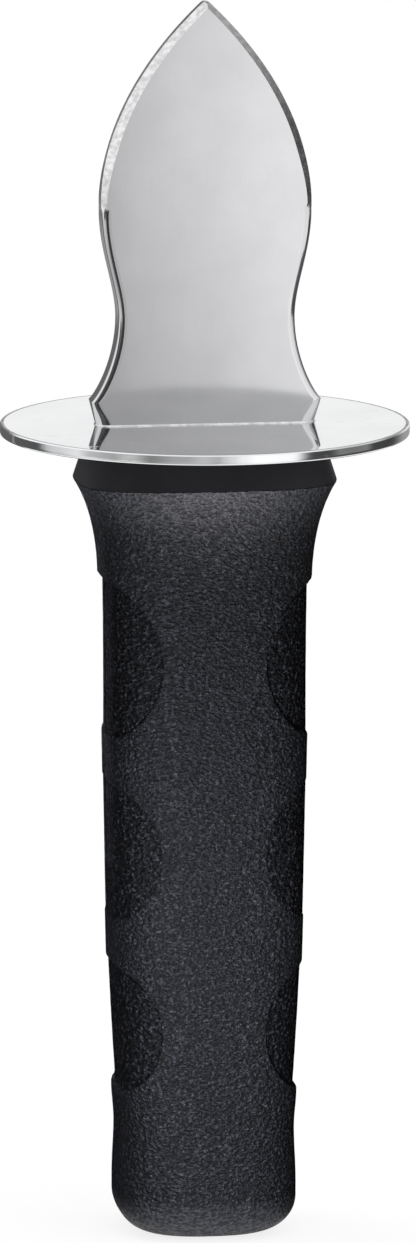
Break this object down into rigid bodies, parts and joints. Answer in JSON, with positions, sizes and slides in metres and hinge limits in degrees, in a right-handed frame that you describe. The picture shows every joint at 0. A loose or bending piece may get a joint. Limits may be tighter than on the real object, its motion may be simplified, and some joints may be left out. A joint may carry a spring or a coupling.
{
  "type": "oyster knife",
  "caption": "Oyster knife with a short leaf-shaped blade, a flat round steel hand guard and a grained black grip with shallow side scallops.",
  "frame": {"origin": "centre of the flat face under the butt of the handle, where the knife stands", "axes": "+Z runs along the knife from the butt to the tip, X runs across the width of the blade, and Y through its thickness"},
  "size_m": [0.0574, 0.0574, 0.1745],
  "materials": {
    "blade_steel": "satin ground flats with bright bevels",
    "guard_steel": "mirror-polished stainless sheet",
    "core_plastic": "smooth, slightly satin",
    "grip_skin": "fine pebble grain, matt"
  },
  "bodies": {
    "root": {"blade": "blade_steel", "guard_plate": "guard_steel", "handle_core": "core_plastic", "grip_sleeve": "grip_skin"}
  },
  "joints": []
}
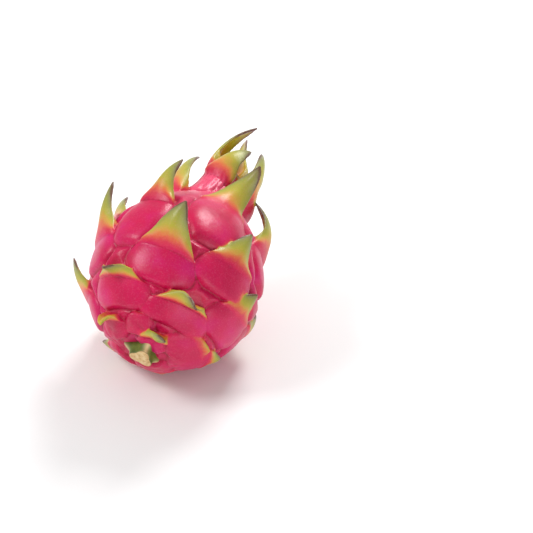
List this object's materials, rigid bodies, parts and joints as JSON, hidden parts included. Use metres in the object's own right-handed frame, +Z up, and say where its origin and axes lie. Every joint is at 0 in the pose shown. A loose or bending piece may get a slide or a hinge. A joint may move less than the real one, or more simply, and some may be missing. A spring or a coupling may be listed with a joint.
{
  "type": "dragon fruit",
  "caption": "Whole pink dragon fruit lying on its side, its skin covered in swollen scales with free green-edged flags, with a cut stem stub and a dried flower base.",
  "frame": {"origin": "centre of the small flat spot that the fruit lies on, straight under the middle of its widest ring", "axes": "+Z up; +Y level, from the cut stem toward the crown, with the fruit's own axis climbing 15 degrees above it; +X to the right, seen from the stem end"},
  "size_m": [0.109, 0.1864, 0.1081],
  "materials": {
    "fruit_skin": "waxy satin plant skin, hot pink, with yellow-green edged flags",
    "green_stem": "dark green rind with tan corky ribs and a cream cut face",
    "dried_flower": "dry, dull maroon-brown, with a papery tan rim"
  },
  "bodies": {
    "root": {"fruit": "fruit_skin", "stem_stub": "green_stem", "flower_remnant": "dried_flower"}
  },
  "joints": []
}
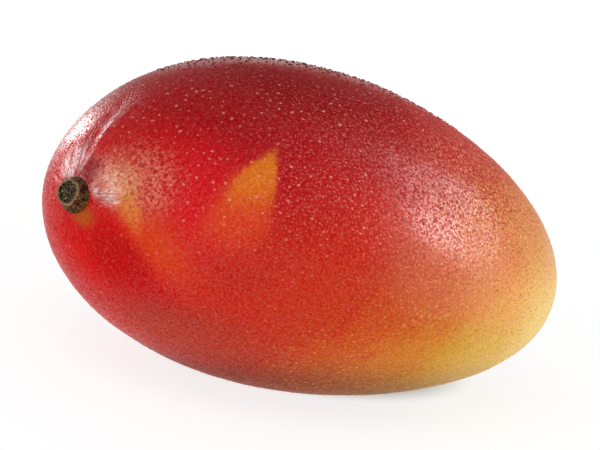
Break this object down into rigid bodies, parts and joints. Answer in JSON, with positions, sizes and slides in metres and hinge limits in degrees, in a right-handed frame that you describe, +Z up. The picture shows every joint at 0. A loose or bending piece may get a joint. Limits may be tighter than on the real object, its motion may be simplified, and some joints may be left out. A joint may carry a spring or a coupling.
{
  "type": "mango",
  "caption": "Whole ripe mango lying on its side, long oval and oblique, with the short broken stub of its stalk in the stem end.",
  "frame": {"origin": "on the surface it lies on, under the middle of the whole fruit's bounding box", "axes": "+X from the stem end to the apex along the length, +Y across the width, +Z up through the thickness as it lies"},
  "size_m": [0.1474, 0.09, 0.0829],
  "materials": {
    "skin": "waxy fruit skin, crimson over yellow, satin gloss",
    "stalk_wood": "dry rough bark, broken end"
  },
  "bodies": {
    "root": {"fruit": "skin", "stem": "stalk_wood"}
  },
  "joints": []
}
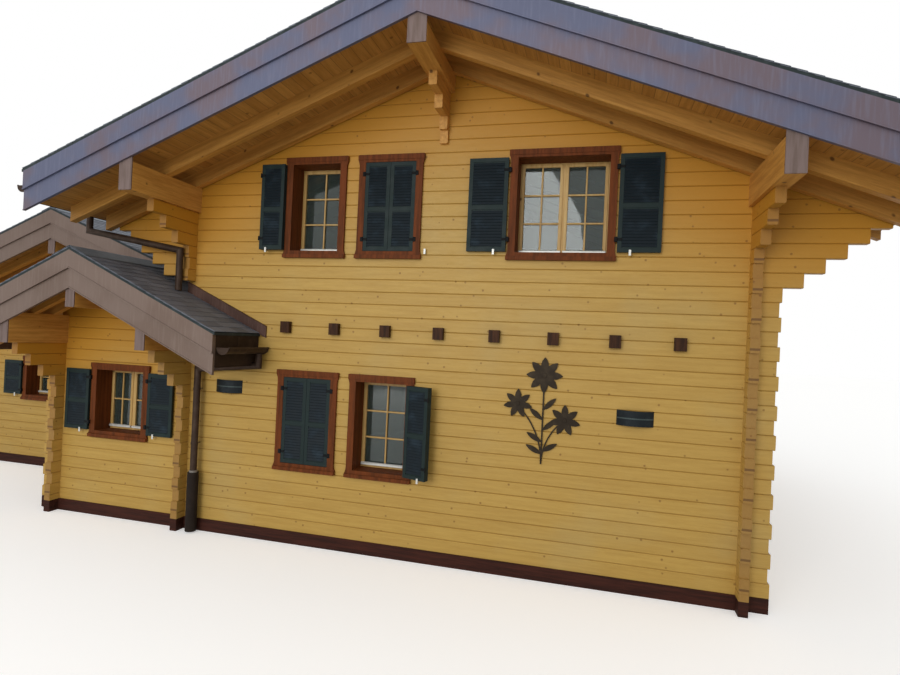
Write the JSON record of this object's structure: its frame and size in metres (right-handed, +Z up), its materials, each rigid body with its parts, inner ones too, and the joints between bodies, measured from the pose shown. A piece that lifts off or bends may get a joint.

□ □ □ □ □

- [GIVEN REQUEST]
All of the entries should be written out again exactly.

- [RESULT OF THE TASK]
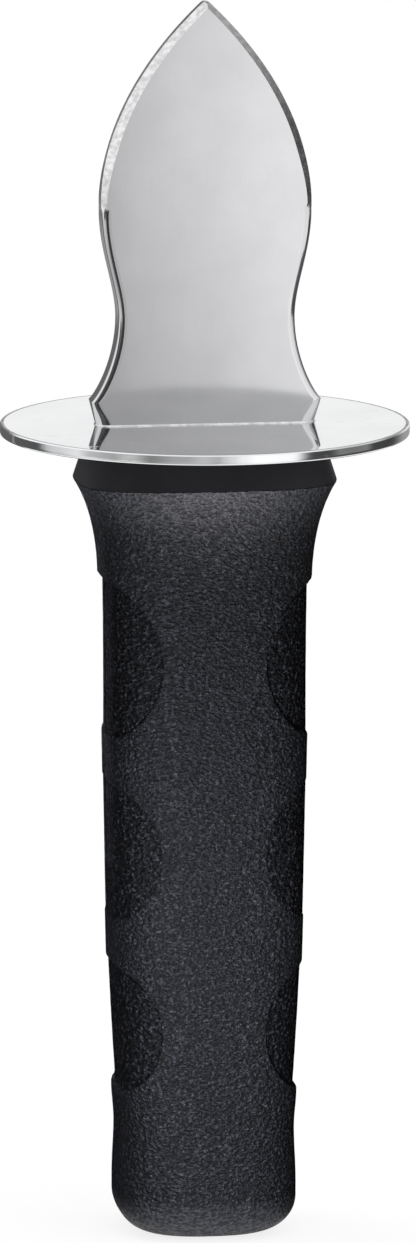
Break this object down into rigid bodies, parts and joints. Answer in JSON, with positions, sizes and slides in metres and hinge limits in degrees, in a right-handed frame that you describe. The picture shows every joint at 0. A loose or bending piece may get a joint. Limits may be tighter than on the real object, its motion may be simplified, and some joints may be left out. A joint may carry a spring or a coupling.
{
  "type": "oyster knife",
  "caption": "Oyster knife with a short leaf-shaped blade, a flat round steel hand guard and a grained black grip with shallow side scallops.",
  "frame": {"origin": "centre of the flat face under the butt of the handle, where the knife stands", "axes": "+Z runs along the knife from the butt to the tip, X runs across the width of the blade, and Y through its thickness"},
  "size_m": [0.0574, 0.0574, 0.1745],
  "materials": {
    "blade_steel": "satin ground flats with bright bevels",
    "guard_steel": "mirror-polished stainless sheet",
    "core_plastic": "smooth, slightly satin",
    "grip_skin": "fine pebble grain, matt"
  },
  "bodies": {
    "root": {"blade": "blade_steel", "guard_plate": "guard_steel", "handle_core": "core_plastic", "grip_sleeve": "grip_skin"}
  },
  "joints": []
}
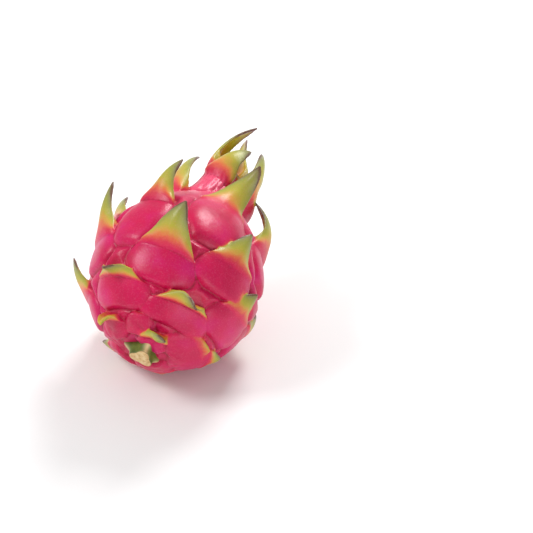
List this object's materials, rigid bodies, parts and joints as JSON, hidden parts included. Use metres in the object's own right-handed frame, +Z up, and say where its origin and axes lie. Every joint is at 0 in the pose shown. A loose or bending piece may get a slide or a hinge. A joint may move less than the real one, or more simply, and some may be missing. A spring or a coupling may be listed with a joint.
{
  "type": "dragon fruit",
  "caption": "Whole pink dragon fruit lying on its side, its skin covered in swollen scales with free green-edged flags, with a cut stem stub and a dried flower base.",
  "frame": {"origin": "centre of the small flat spot that the fruit lies on, straight under the middle of its widest ring", "axes": "+Z up; +Y level, from the cut stem toward the crown, with the fruit's own axis climbing 15 degrees above it; +X to the right, seen from the stem end"},
  "size_m": [0.109, 0.1864, 0.1081],
  "materials": {
    "fruit_skin": "waxy satin plant skin, hot pink, with yellow-green edged flags",
    "green_stem": "dark green rind with tan corky ribs and a cream cut face",
    "dried_flower": "dry, dull maroon-brown, with a papery tan rim"
  },
  "bodies": {
    "root": {"fruit": "fruit_skin", "stem_stub": "green_stem", "flower_remnant": "dried_flower"}
  },
  "joints": []
}
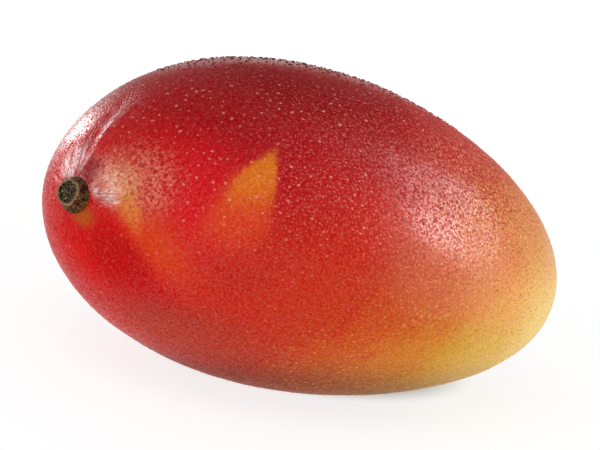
Break this object down into rigid bodies, parts and joints. Answer in JSON, with positions, sizes and slides in metres and hinge limits in degrees, in a right-handed frame that you describe, +Z up. The picture shows every joint at 0. A loose or bending piece may get a joint. Limits may be tighter than on the real object, its motion may be simplified, and some joints may be left out. A joint may carry a spring or a coupling.
{
  "type": "mango",
  "caption": "Whole ripe mango lying on its side, long oval and oblique, with the short broken stub of its stalk in the stem end.",
  "frame": {"origin": "on the surface it lies on, under the middle of the whole fruit's bounding box", "axes": "+X from the stem end to the apex along the length, +Y across the width, +Z up through the thickness as it lies"},
  "size_m": [0.1474, 0.09, 0.0829],
  "materials": {
    "skin": "waxy fruit skin, crimson over yellow, satin gloss",
    "stalk_wood": "dry rough bark, broken end"
  },
  "bodies": {
    "root": {"fruit": "skin", "stem": "stalk_wood"}
  },
  "joints": []
}
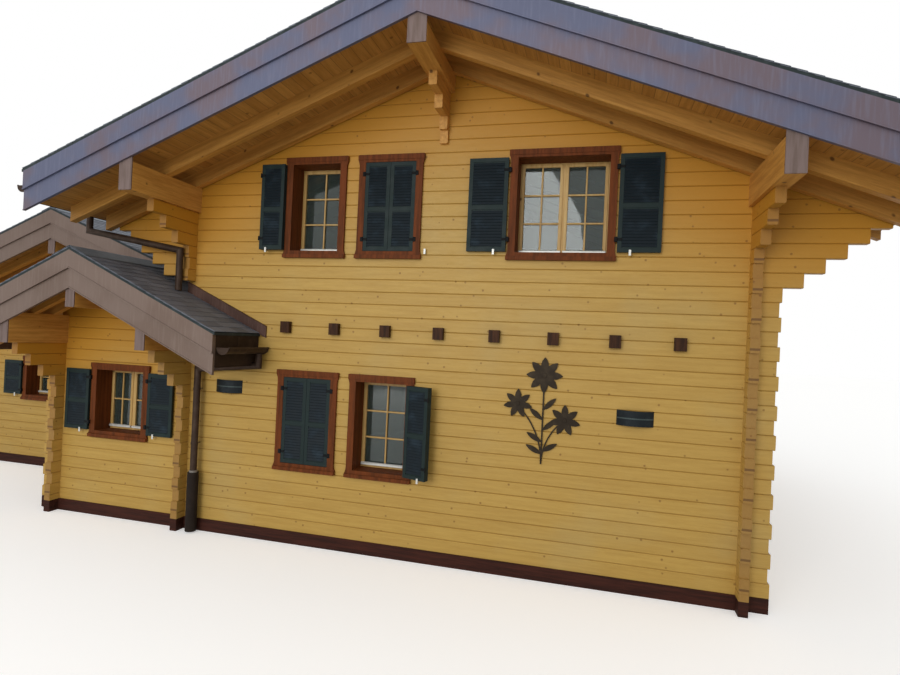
Write the JSON record of this object's structure: its frame and size in metres (right-handed, +Z up), its materials, each rigid body with its parts, inner ones too, and the joints between bodies, measured from the pose shown. A piece that lifts off or bends may get a joint.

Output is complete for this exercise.